Detail from "Rain Dance," an original quilt by Sherrie Spangler

Thursday, October 13, 2011

Silk and yarn no-knit scarves


Here's what I've been working on this week ...
Scarves to sell when the holiday bazaars begin.



They start with these strips of luscious feather-weight silk from half-yard cuts that I bought years ago in Taos. The price was right, the colors were better than anything I could paint or dye myself, and I knew that just a little would go a loooong way.


I especially like the one that shades from white to black -- the colors of Seattle in winter. So here's how I started my "Seattle Winter Scarf" (above). First I put down a piece of water-soluble stabilizer (I used Sulky Solvy) the size of the finished scarf. Next, arrange strips of silk, yarn and anything else you'd like to include. Here's a closeup:


Then cover it with another piece of stabilizer and pin the layers together with safety pins. Take it to the sewing machine and sew evenly all over, being careful to anchor everything in at least one direction. Then swish it around in water to dissolve the stabilizer, hang it to dry, and you now have a light, airy, one-of-a-kind scarf!

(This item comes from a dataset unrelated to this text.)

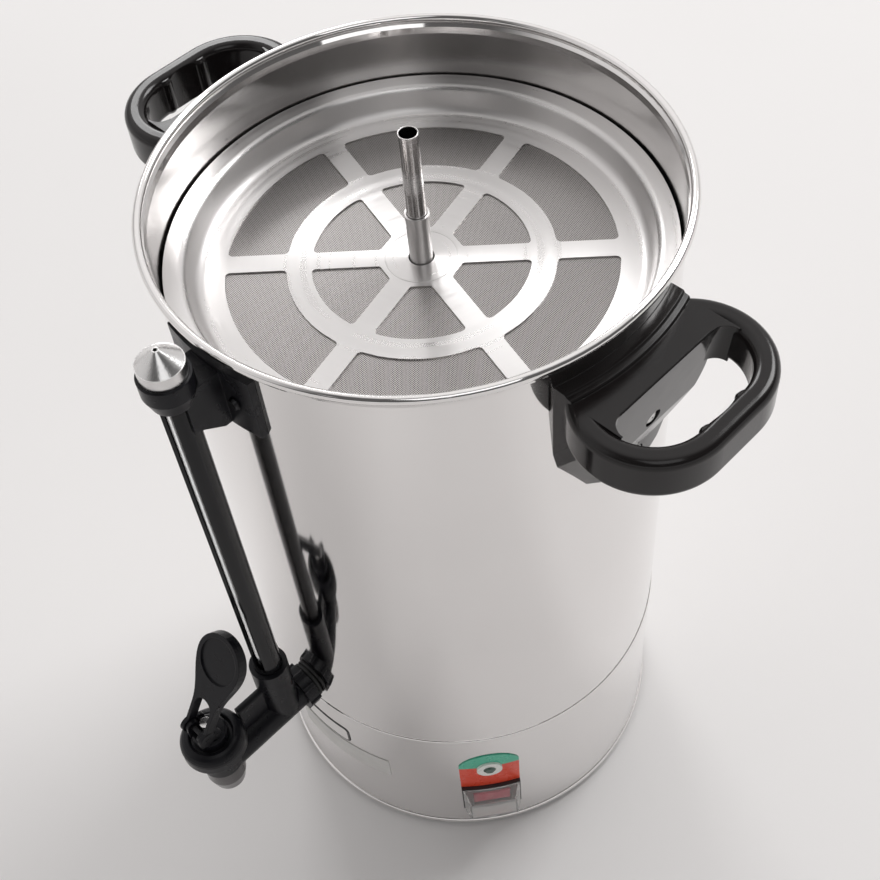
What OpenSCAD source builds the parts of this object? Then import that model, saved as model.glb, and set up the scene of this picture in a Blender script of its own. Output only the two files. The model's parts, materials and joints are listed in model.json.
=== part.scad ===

My only problem is that the machine foot has been sticking to the stabilizer after the first few inches, slowing things down considerably.

Every inch or so I have to raise the foot and tug everything forward. I've tried different feet (walking and regular), I've tried lowering the dogs and doing free-motion, I've tried different weights of Sulky Solvy, but nothing works.

Does anyone have any suggestions? This is an old technique, so a lot of you have probably tried it. Is there a better product?


Anyway, I slog along just because I get a rush from combining the colors and fancy yarns. When the sun came out a few days ago I took everything outside for photos so you can see some of the finished scarves along with the fabric and yarns that went into them.








I'm thinking of combining this brilliant blue with the black-gray-white silk for a "Seattle Summer and Winter Scarf." I'll work in green yarn for the trees.





Suggestions welcomed on the Solvy problem!

Have a colorful day

10 comments:

Judys Fiber Art said...

Thanks for sharing this, as our small fiber arts group is planning on this project this year. Let us know the solution.

ellen gets crafty said...

Your scarfs are beautiful - sorry I can't offer any suggestions for sewing them.

Sandi said...

Hi,

I had a workshop with a quilt instructor who is a quilt artist
and made similar scarves. In this workshop we used ULTRA Solvy and I had no problem. Give it a try!
Let me know if it works
Sandi

Gloria said...

Did you try a teflon foot? Just a thought. I love these scarves. Thanks for sharing with us and if you find a solution to the foot sticking, PLEASE post it on QA list and here. I have a whole role of the solvy, but haven't used any of it yet. I would like to be prepared in case I run into the same problem. thanks again.

Sandra said...

These are lovely. Hope you do well with them.

BarbsBlog said...

We layed 1 sheet of tissue paper over "sticky" stuff when I used to make halloween costumes out of nylon netting, fake fur, etc.. maybe that will work?

Where will these gorgeous creations be available for sale? I want to see them!!!

Ladybug said...

These are gorgeous - you continue to amaze me! A true artist...

Suzy said...

What beautiful scarves! Could you please comment a bit more on your sewing technique -- do you sew both horizontally and vertically--how many inches apart; how do you judge what color thread to use; any additional tips about your stitching/sewing method would be greatly appreciated. Thank you!

Melissia D. Johnson said...

You can try Fabri Sticky Solvy, I think that is the name of it? It is fabric like and is sticky on one side, you pull the paper off and stick your yarn and what have you on it then place another piece over that and stitch away. The rest of the process is the same.

SM said...

Just reviewing others' scarf projects and read your comments. I am a thread educator and teach this technique using specialty threads to add extra pizazz. Try using a 'roller foot' and reduce the presser foot pressure if you can. It works! Also, I use Superior's Dissolve and Pellon's washaway with no problem. Hope this helps.